The changes in the administration's approach are subtle but meaningful. One is that the administration will leave to individual pharmaceutical companies the responsibility for preventing marketing of patent-infringing drug products in these countries. Another is loosening the requirement for countries to extend patent protection to make up for delays in regulatory approval (similar to the patent term extension provisions of the Hatch-Waxman Act, codified at 35 U.S.C. § 156, in the U.S.); now countries "may," not "shall," afford such patent term extensions.
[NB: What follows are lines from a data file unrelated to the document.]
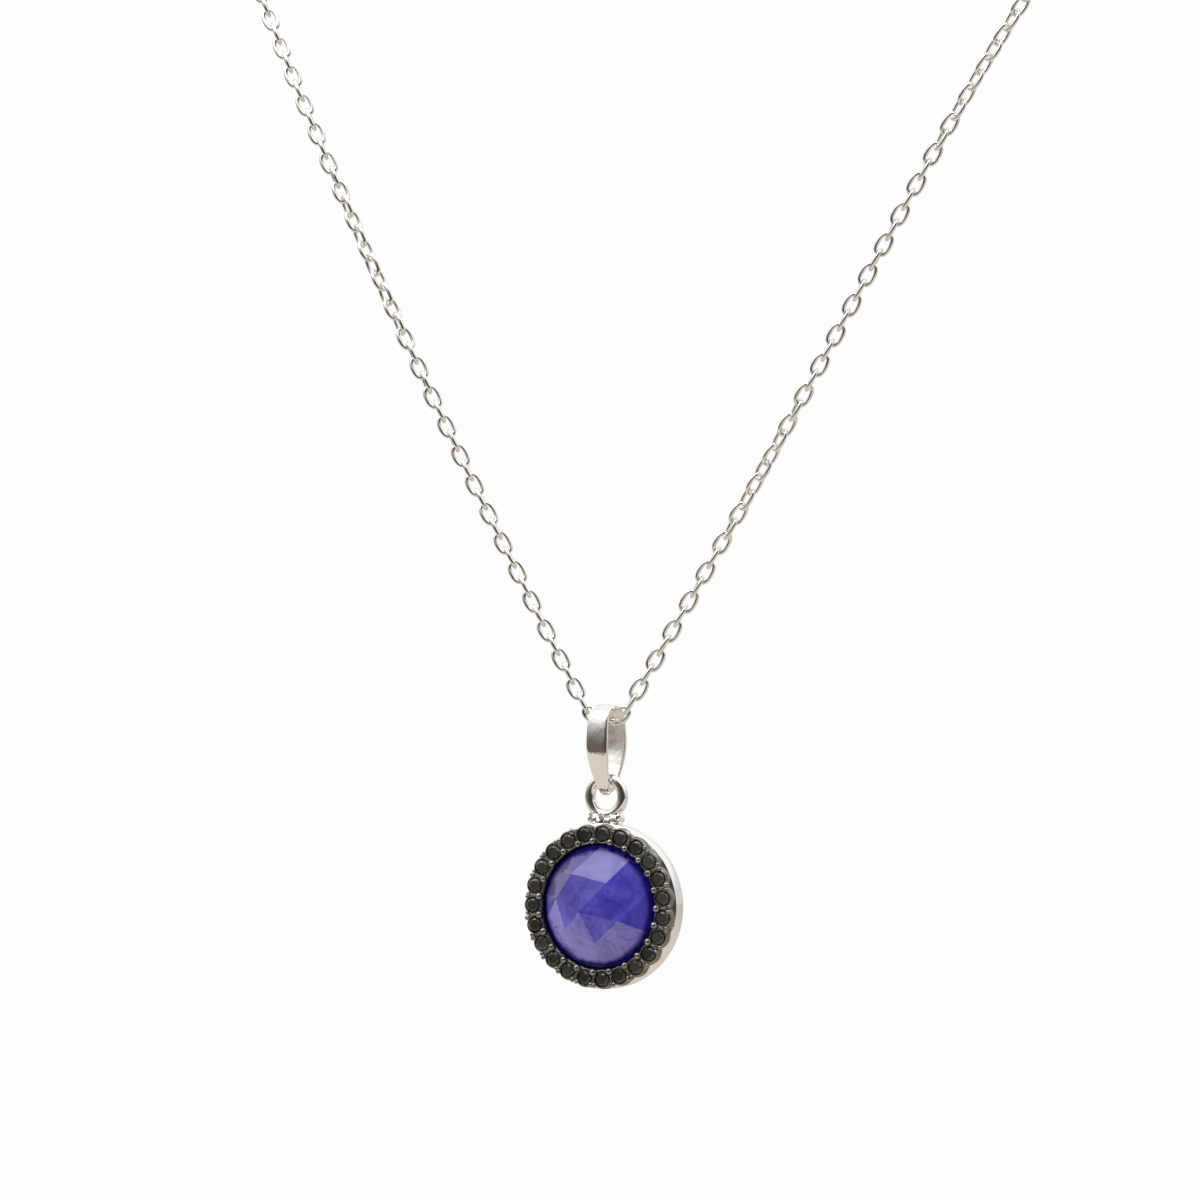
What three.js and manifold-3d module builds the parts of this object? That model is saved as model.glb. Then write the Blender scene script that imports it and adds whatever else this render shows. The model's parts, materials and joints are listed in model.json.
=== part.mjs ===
// Pendant necklace: a round stone in a halo of small black stones, a soldered loop, a folded
// bail and a fine cable chain with a spring-ring clasp, standing as it hangs when worn.
// Units are millimetres. The origin is the centre of the case's flat back, the front faces -Y
// and +Z points up to the bail.
import * as THREE from "three";
import { ConvexGeometry } from "three/addons/geometries/ConvexGeometry.js";
import { mergeVertices } from "three/addons/utils/BufferGeometryUtils.js";
import Module from "manifold-3d";

const wasm = await Module();
wasm.setup();

// Case and back plate
const CASE_R = 5.98;
const CASE_BACK_R = 5.3;
const CASE_SHOULDER_R = 5.75;
const CASE_SHOULDER_DEPTH = 0.7;
const CASE_FULL_DEPTH = 1.5;
const CASE_DEPTH = 2.3;
const BACK_PLATE_R = 4.78;
const BACK_PLATE_T = 0.5;
const LEDGE_R = 4.2;
const LEDGE_TOP = 1.6;
const FIT_GAP = 0.02;

// Centre stone, a rose cut: six star facets round a point, then triangles down to the girdle
const STONE_R = 4.5;
const STONE_GIRDLE_TOP = 2.5;
const STONE_CROWN_R = 4.37;
const STONE_CROWN_DEPTH = 2.85;
const STONE_STAR_R = 2.43;
const STONE_STAR_DEPTH = 4.26;
const STONE_HEIGHT = 4.7;
const STONE_STARS = 6;
const STONE_TURN = THREE.MathUtils.degToRad(39);

// Halo plate, its stones and its beads
const HALO_FRONT = 2.95;
const HALO_COUNT = 23;
const HALO_TURN = THREE.MathUtils.degToRad(4);
const HALO_EDGE = 0.15;
const HALO_PITCH_R = 5.25;
const HALO_STONE_R = 0.59;
const HALO_TABLE_R = 0.38;
const HALO_STONE_BACK = 2.5;
const HALO_STONE_GIRDLE = 2.88;
const HALO_STONE_GIRDLE_T = 0.06;
const HALO_STONE_FRONT = 3.12;
const SEAT_FLOOR = 2.46;
const SEAT_R = 0.615;
const BEAD_R = 0.27;
const BEAD_PITCH_R = 4.71;
const BEAD_DEPTH = 3.03;
const CLAW_R = 0.25;
const CLAW_PITCH_R = 5.8;
const CLAW_DEPTH = 2.93;

// Soldered loop at the top of the case, and the saddle it stands on
const LOOP_Y = -1.6;
const LOOP_Z = 7.88;
const LOOP_R = 1.31;
const LOOP_WIRE_R = 0.39;
const SADDLE_HALF_SPACING = 0.72;
const SADDLE_LUMP_R = 0.72;
const SADDLE_RISE = 0.28;
const SADDLE_WEB = { width: 1.7, depth: 0.95, height: 0.9, rise: 0.05 };

// Bail: a strap folded front to back over the chain, closed round the loop
const BAIL_ARCH_Z = 12.85;
const BAIL_ARCH_R = 1.65;
const BAIL_ARCH_T = 0.34;
const BAIL_PIVOT_Z = LOOP_Z + LOOP_R;
const BAIL_PIVOT_R = 0.93;
const BAIL_PIVOT_T = 0.36;
const BAIL_TIP_Z = 8.38;
const BAIL_TIP_R = 0.43;
const BAIL_TOP_HALF_W = 0.78;
const BAIL_SHOULDER_HALF_W = 0.86;
const BAIL_SHOULDER_DROP = 1.1;
const BAIL_PIVOT_HALF_W = 0.64;
const BAIL_PIVOT_FLARE_RISE = 0.4;
const BAIL_TIP_HALF_W = 0.44;
const BAIL_TIP_NARROWING = 0.75;
const BAIL_OUTLINE_MARGIN = 0.1;

// Chain
const WIRE_R = 0.135;
const LINK_END_R = 0.465;
const LINK_PITCH = 1.22;
const CHAIN_Z = 13.36;
const FIRST_LINK_RISE = THREE.MathUtils.degToRad(35);
const SPANS = 8;
const SPAN_R = 0.45;
const SPAN_GAP = 0.35;
const SPAN_END_GAP = 0.1;
const SPAN_STEPS = 5;

// The line the chain takes round the neck
const V_SLOPE = 0.62;
const LEAN_BACK = 0.09;
const COLLAR = new THREE.Vector3(29.9, 3.3, 63.8);
const COLLAR_SLOPE = 0.54;
const COLLAR_LEAN_BACK = 0.216;
const NECK_SIDE = new THREE.Vector3(57, 45, 112);
const NECK_SIDE_RISE = 0.42;
const NAPE_Y = 101;
const NAPE_Z = 124;
const CURVE_REACH = [0.34, 0.34, 0.4];

// Clasp at the nape
const CLASP_X = -2.5;
const CLASP_R = 2.25;
const CLASP_TUBE_R = 0.55;
const CLASP_BORE_R = 0.38;
const BOLT_R = 0.34;
const GATE_START = THREE.MathUtils.degToRad(-28);
const GATE_SWEEP = THREE.MathUtils.degToRad(62);
const BOLT_NOSE = THREE.MathUtils.degToRad(7);
const BOLT_TAIL = THREE.MathUtils.degToRad(38);
const BOLT_TRAVEL = THREE.MathUtils.degToRad(48);
const TAB_HALF_W = 0.2;
const TAB_TOP_R = 3.25;
const TAB_CLEARANCE = 0.04;
const TAB_ANGLE = THREE.MathUtils.degToRad(52);
const SPRING_SWEEP = THREE.MathUtils.degToRad(55);
const SPRING_R = 0.3;
const EYELET_R = 0.72;
const EYELET_WIRE_R = 0.2;
const EYELET_SINK = 0.08;
const JUMP_R = 1.0;
const JUMP_WIRE_R = 0.2;
const END_RING_R = 1.6;
const END_RING_WIRE_R = 0.33;
const CLASP_OPENING = 0.35;
const RING_GAP = 0.03;

const TURN = 2 * Math.PI;

const group = new THREE.Group();
group.name = "pendant_necklace";

function material(name, color, metalness, roughness) {
  return new THREE.MeshStandardMaterial({ name, color, metalness, roughness });
}

function addMesh(name, geometry, finish) {
  const look = {
    silver: [0xd9d8d4, 1.0, 0.18],
    dark: [0x3a3733, 1.0, 0.35],
    black: [0x141414, 0.1, 0.15],
    blue: [0x4a48a8, 0.0, 0.1],
  }[finish];
  const mesh = new THREE.Mesh(geometry, material(name, ...look));
  mesh.name = name;
  group.add(mesh);
  return mesh;
}

function toManifold(geometry) {
  const bare = geometry.index ? geometry.toNonIndexed() : geometry.clone();
  bare.deleteAttribute("normal");
  bare.deleteAttribute("uv");
  const welded = mergeVertices(bare, 1e-4);
  const vertProperties = Float32Array.from(welded.attributes.position.array);
  const triVerts = Uint32Array.from(welded.index.array);
  return new wasm.Manifold(new wasm.Mesh({ numProp: 3, vertProperties, triVerts }));
}

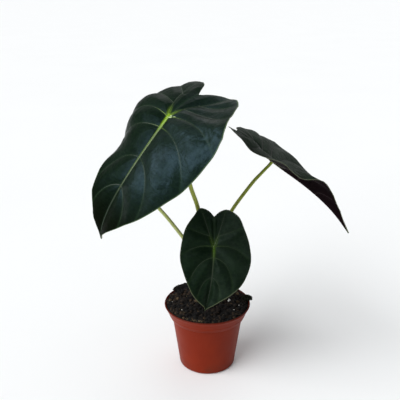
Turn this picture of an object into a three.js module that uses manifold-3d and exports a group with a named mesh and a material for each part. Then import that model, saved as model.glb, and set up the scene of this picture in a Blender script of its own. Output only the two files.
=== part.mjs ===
// A small potted alocasia: four heart-shaped leaves on thin stalks in a plastic nursery pot.
// Millimetres and degrees, +Z up, origin under the middle of the pot.

import * as THREE from 'three';
import { mergeVertices } from 'three/addons/utils/BufferGeometryUtils.js';
import Module from 'manifold-3d';

const wasm = await Module();
wasm.setup();

// Driving dimensions of the pot

const RIM_RADIUS = 40;
const POT_HEIGHT = 62;
const COLLAR_HEIGHT = 13;
const COLLAR_FOOT_RADIUS = 34.5;
const BODY_TOP_RADIUS = 32.7;
const BASE_RADIUS = 26.5;
const BASE_ROUNDING = 4;
const WALL = 1.0;
const FLOOR = 1.4;
const LIP = 0.6;
const CHANNEL_INNER = 12;
const CHANNEL_OUTER = 20.5;
const CHANNEL_LIFT = 1.5;
const DRAIN_COUNT = 6;
const DRAIN_RADIUS = 3;
const POT_SEGMENTS = 40;

// Driving dimensions of the soil

const CLEARANCE = 0.35;
const SOIL_EDGE_HEIGHT = 60.6;
const SOIL_CROWNING = 2.2;
const SOIL_ROUGHNESS = 0.7;
const SOIL_RINGS = 7;
const CRUMB_COUNT = 52;
const CRUMB_SMALLEST = 1.1;
const CRUMB_LARGEST = 3.2;
const CRUMB_FLATTEST = 0.5;
const CRUMB_LIFT = 0.2;
const SEED = 20;

// Moss that has grown over the rim at the right, and a heap with a clod on it at the back left
const RIM_LUMPS = [
  { at: [37.6, 4.6, 62.9], size: [5, 4, 3] },
  { at: [-19, 29.5, 62.4], size: [9, 6, 2.2] },
  { at: [-30.2, 22.4, 63.2], size: [3.6, 3.4, 3.2] },
];

// Driving dimensions of the crown: the short stem and the bundled sheaths of the leaf stalks

const CROWN_FOOT = 45;
const CROWN_SHOULDER = 66;
const CROWN_RADIUS = 7.8;
const SHEATH_START = 56;
const SHEATH_RADIUS = 3.7;
const SHEATH_WALL = 0.55;
const SOCKET_FLOOR = 74;
const STALK_SPREAD = 4.2;

// The blade of a leaf is described flat, then bent.
// Along the midrib, 0 is where the stalk joins, 1 the tip and -1 the end of the basal lobes.
const STATIONS = [-1, -0.5, 0, 0.35, 0.7, 1];

// Half outline of a grown leaf from tip to lobe: [share of half width, share of length]
const GROWN_HALF = [
  [0, 1], [0.07, 0.9], [0.3, 0.72], [0.66, 0.47], [0.92, 0.22],
  [1, 0], [0.93, -0.45], [0.7, -0.82], [0.42, -1], [0.17, -0.93],
];
// A grown leaf with a longer drip tip
const DRIPPING_HALF = [[0, 1], [0.03, 0.92], [0.09, 0.84], [0.3, 0.7], ...GROWN_HALF.slice(3)];
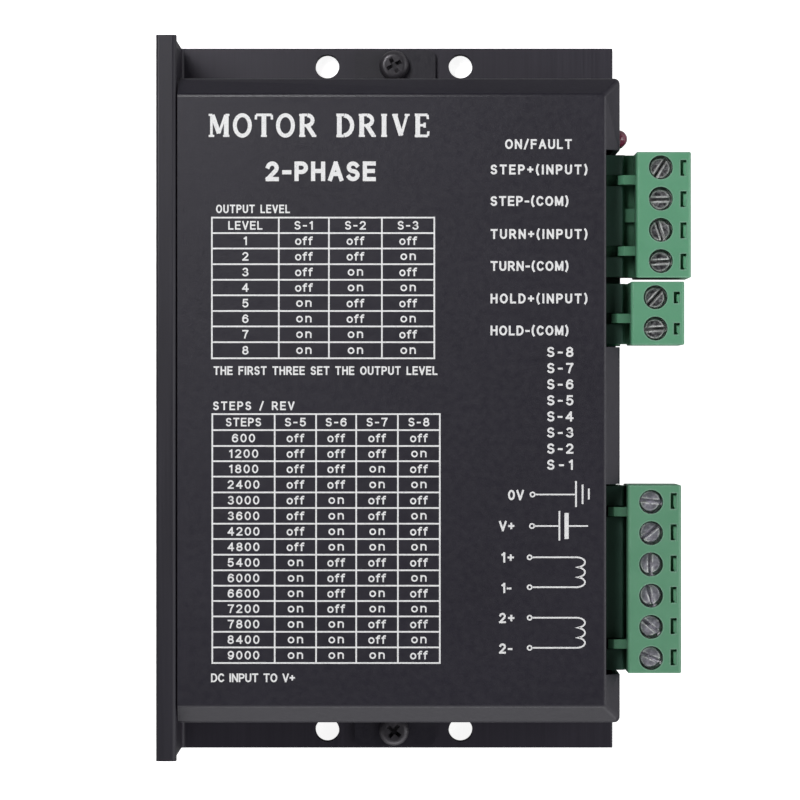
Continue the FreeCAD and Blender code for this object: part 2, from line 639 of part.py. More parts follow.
# ---------------------------------------------------------------- build
save("heatsink", heatsink())
save("cover", cover())
save("cover_screws", *cover_screws())

all_pins = []
for name, plug in PLUGS.items():
    pins = header_pins(plug)
    save("header_" + name, header(plug, pins))
    all_pins += pins
save("header_pins", *all_pins)

save("dip_body", dip_body())
for number, y in enumerate(DIP_YS, 1):      # slider 1 is at the -Y end
    save("dip_slider_%d" % number, dip_slider(y))

for name, (z, lead_x) in LAMPS.items():
    save("led_" + name, lamp(z, lead_x))
save("capacitors", *[capacitor(x) for x in CAPS_X])
save("power_transistors", *[power_transistor(y) for y in TR_YS])
save("thermal_pad", thermal_pad())
save("transistor_screws", *transistor_screws())
save("microcontroller", chip(4.0, 18.0, 10.0, 10.0, 1.4, pitch=0.8, lead_w=0.36,
                             y_side_leads=12, x_side_leads=12))
save("gate_drivers", *[chip(-19.0, y, 3.9, 4.9, 1.6, pitch=1.27, lead_w=0.42,
                            x_side_leads=4, reach=1.0) for y in (-33.0, -11.0, 11.0, 33.0)])
save("optocouplers", *[chip(20.0, y, 4.6, 6.5, 3.4, pitch=2.54, lead_w=0.6,
                            x_side_leads=2, reach=1.2) for y in (37.0, 28.5, 20.0)])
save("sense_resistors", *[sense_resistor(y) for y in (-26.0, -36.0)])
save("inductor", inductor())

save("circuit_board", circuit_board())
save("board_standoffs", *[standoff(x, y) for x, y in BOARD_SCREWS])
save("board_screws", *board_screws())

for name, plug in PLUGS.items():
    face = plug["face_x"]
    screw_x = face + plug["screw_x"]
    for number, (y, angle) in enumerate(zip(pole_ys(plug), plug["angles"]), 1):
        save("screw_%s_%d" % (name, number), terminal_screw(screw_x, y, angle))
        save("clamp_%s_%d" % (name, number), wire_clamp(face, screw_x, y))
    save("plug_" + name, plug_housing(plug))
    save("contacts_" + name, *[contact(face, y) for y in pole_ys(plug)])
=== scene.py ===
"""A two-phase motor drive module, seen from straight above.

The CAD pieces lie with the cover's printed face up (+Z). The printed title is at the +Y end and
the terminal labels are along the +X side. This script gives the pieces materials and rounded
edges, prints the label as thin raised ink, and sets up the floor, lights and camera.
The scene is in metres; the printing is laid out in millimetres.
"""

import math
from functools import cached_property

import bmesh
import bpy
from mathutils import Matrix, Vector

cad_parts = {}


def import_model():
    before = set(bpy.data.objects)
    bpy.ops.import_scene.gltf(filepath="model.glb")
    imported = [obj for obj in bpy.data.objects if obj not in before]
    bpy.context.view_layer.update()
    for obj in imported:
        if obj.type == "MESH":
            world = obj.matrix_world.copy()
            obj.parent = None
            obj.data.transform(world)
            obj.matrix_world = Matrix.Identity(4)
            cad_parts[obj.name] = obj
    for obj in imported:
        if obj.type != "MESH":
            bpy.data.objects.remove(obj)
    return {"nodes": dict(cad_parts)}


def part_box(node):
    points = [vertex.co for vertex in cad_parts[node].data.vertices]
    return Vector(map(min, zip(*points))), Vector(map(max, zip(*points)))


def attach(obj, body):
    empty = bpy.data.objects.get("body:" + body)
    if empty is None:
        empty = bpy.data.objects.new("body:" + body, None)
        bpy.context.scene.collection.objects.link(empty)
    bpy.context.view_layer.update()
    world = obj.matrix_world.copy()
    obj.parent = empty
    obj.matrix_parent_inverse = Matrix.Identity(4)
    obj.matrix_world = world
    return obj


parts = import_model()["nodes"]
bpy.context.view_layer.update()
scene = bpy.context.scene


# ------------------------------------------------------------------ node helpers
def grey(value):
    return (value,) * 3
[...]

These changes signal that the administration is willing to adopt as formal policy what it has practiced informally for years: accommodation to the realities that high drug prices are not sustainable in poor and developing countries. Indeed, attempts to do so have led to affirmative actions, both at the national and international level, that have reduced the extent of patent protection for Western pharmaceuticals (see "The Law of Unintended Consequences Arises in Applying TRIPS to Patent Drug Protection in Developing Countries"). These developments are applauded by groups in the U.S., such as the Center for Policy Analysis on Trade and Health (CPATH) in San Francisco, which opposes "high" drug prices in poor and developing countries as well as for the poor and senior citizens in the U.S. What neither these groups nor the administration have fully addressed is the balance that must be struck between providing affordable drugs to citizens and providing sufficient return on investment to fund the research, development, and regulatory vetting required to bring a new drug to market. Solutions to this problem will be much more difficult, but it is clear that a continued patchwork approach will ultimately be unsatisfactory for drug companies and consumers alike. Unfortunately, it is not likely that there will be the political will necessary to tackle these issues until after the current occupant of the White House leaves office.